I am moving to a major city for a new job this fall, after being in a mid-sized city where I have had the luxury of being able to rely on off-road bike paths for most of my commuting needs. Any general advice that forumites would like to offer about how to keep safe biking in a big city with lots of buses?  I will definitely go back to using my little sunglasses mirror so that I can see the traffic behind me. . . and I'm looking at ways to commute along parks and waterways which are more likely to have real off-road bike paths.

And since I'm going to be making a more decent income, I am thinking about *finally* buying a beautiful road bike for training rides (I have been riding a 40-year old Nishiki I bought for $50 off an old boyfriend for years).  I am quite taken with Bianchis and could probably buy one new.  But I also have an awesome local bike guy, who might be willing to build a custom bike for me with a Bianchi frame for far less than I would pay for one new.  Anybody have any opinions about all that?

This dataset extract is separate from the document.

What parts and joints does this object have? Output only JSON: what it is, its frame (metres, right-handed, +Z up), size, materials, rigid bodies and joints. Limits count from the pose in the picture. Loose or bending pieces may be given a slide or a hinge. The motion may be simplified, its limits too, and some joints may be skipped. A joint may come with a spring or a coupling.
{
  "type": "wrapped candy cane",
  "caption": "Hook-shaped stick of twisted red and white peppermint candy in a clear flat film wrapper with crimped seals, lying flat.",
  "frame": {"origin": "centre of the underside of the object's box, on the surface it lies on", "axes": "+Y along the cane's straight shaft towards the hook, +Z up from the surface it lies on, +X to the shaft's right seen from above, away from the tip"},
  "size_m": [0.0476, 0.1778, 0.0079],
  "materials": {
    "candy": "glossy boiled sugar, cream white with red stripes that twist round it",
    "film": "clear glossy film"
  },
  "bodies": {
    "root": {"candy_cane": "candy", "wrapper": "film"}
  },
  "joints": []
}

Whether or not you have answers to those questions (I'm hoping octo drops by : ), tell us what your cycling experiences / questions are!

fast_and_bulbous:
Oh boy, one of my favorite things to do is bike and I'm glad tuxedo_cat is reviving this thread!

I'm back in pretty good shape, 14 miles round trip to the office, mostly on tree-lined paved bike paths and rails trails. My commute goes by so fast, even up those hills, now that I'm regularly biking. Sometimes I wish we didn't have winter here where I invariably lose my biking fitness because I can't get myself to use the elliptical trainer nearly as often and hard as real biking.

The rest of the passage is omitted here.